Le Daydream de Wallace

Apparaissent les premières couleurs fantasques d’une mécanique pop : le Festival Jazz Bilzen créé en 1965 est déjà contaminé par le rock et Wallace Collection décroche un plantureux tube international, Daydream. Cette scie pop noyée de cordes enchanteresses est l’£uvre d’un groupe mélangé : on y trouve un guitariste ostendais, un batteur-chanteur bruxellois, un bassiste luxembourgeois. Surtout, le Wallace met ensemble des musiciens issus de la scène rock embryonnaire et quelques brillants jeunes gens formés au Conservatoire, Raymond Vincent entre autres. C’est notre métissage à nous. Woodstock agit comme une détonation lointaine dont on cherche les traces poudreuses près de chez nous.
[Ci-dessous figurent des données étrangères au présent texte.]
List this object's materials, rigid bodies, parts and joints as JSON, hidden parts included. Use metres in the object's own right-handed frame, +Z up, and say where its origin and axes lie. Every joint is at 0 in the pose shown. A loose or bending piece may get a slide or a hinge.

Le rassemblement de l’île de Wight 1969 – quelques jours après Woodstock – confirme que le gigantisme jeune est à la page. Et puis, un autre festival arrive, accidentellement, de ce côté-ci de la frontière. Planifié d’abord à Paris, puis mis en exil par les autorités françaises qui n’en veulent pas, le rassemblement pop imaginé par le magazine Actuel (1) échoue bizarrement dans un petit village du Hainaut, Amougies, fin octobre 1969. Pas de corps alanguis et dénudés comme ceux des collines de l’Etat de New York à la mi-août mais quelques milliers de freaks en parkas, soumis à l’automne belgicain, considérablement bluffés par les syllabes psychédéliques de Pink Floyd ou Frank Zappa. Cinq ans avant les débuts de Torhout-Werchter, une décennie avant qu’un artiste belge rock (Machiavel) ne puisse remplir Forest-National, Woodstock – popularisé par le film et le disque – devient le symbole d’une jeunesse qui n’a pas encore renoncé à changer le monde. En cela, on peut espérer qu’il soit indémodable.

(1) La première version du magazine (1968-1975) est très agit-pop, branchée contre-culture et (free) jazz. Actuel renaît en 1979 comme annonciateur des branchées années 1980.